As far as other schools that might be on the list? How about Georgia or Florida? I don't see what moving Georgia over would do to help the conundrum of The Deep South's Oldest Rivalry. But then there is Florida. Florida could move over. Georgia-Florida would have to be kept, but that is easier to do than keeping two or more 'permanent' rivalries.  The only sticking point there would be the Florida-Tennessee game, but my guess is Foley wouldn't mind trading that for keeping LSU on the schedule.

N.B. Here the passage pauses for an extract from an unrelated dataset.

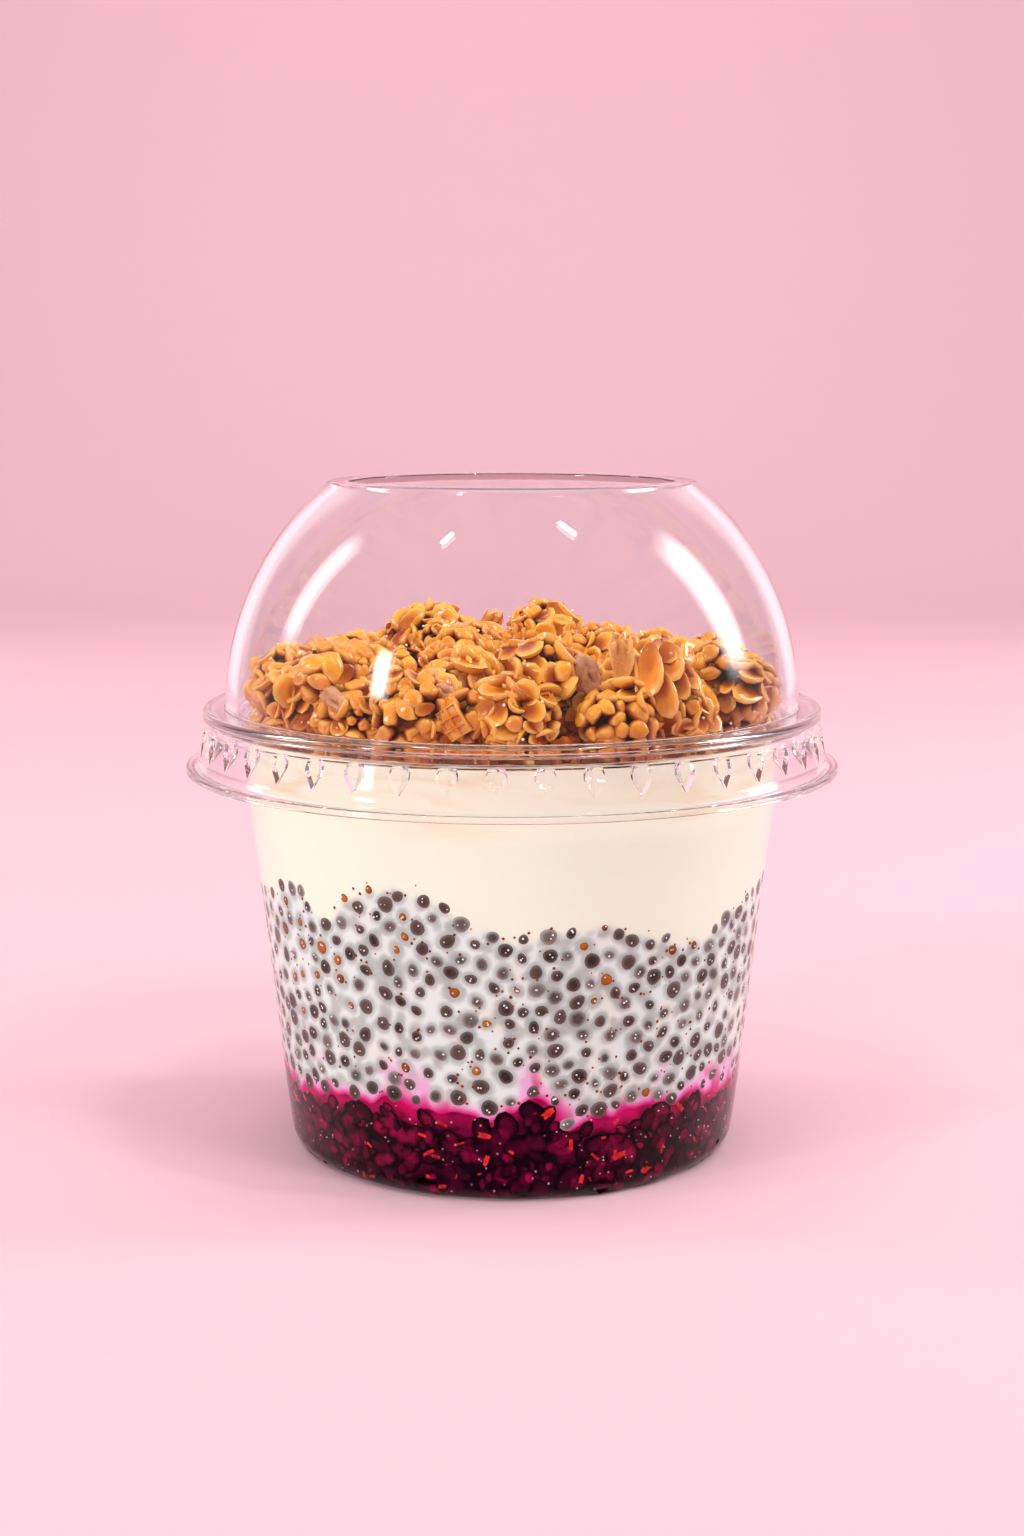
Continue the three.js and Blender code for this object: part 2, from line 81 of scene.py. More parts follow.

PWD thinks Missouri doesn't care as long as they get Arkansas and TAMU every year, something their AD has hinted at. This scenario also makes that happen.  We go to 9 games, Georgia-Auburn, Alabama-Tennessee, Alabama-Auburn happen because they are divisional games. Find a way for Georgia-Florida to happen. Mizzu-Arkansas would have a new border war game. Mizzu-TAMU would have the 'Big 12 Championship' game. LSU-Florida would have to travel to each other's stadium every other year.

Am I the only one that thinks this is a possibility?

PS. There is an added bonus of South Carolina fans decrying the loss of their 'traditional' rivalry with Florida.


Anonymous said...

Well, if we go to 9 games, there's no need to shuffle the divisions.

And if you shuffle the divisions, there's no need for that 9th game.

So to me, the end game is one or the other, but not both.

Of course, there's the other option that Greg McGarity hinted at - you don't do a home/home w/the rotating West team.

In other words, we'd play at Miss in 2011, but then play home against, say, LSU in 2012.

Not sure the AD's will buy that one, so I think it come down to either (a) go to 9 games or (b) shuffle divisions.

Dawgaholic said...

Why would the ADs not buy the plan suggested by McGarity?? You still play each of the other 6 teams once on the road and once at home every 12 years. Something like this should have been done from the start. If we went to nine games and alternated like this, we would play each team once every 3 years.

Tyler Dawgden said...

Because the SEC is interested in more money. More SEC games = more SEC money from the networks.

I think that has to mean 9 games or more games that offers more compelling matchups than Ole Miss vs. Vandy.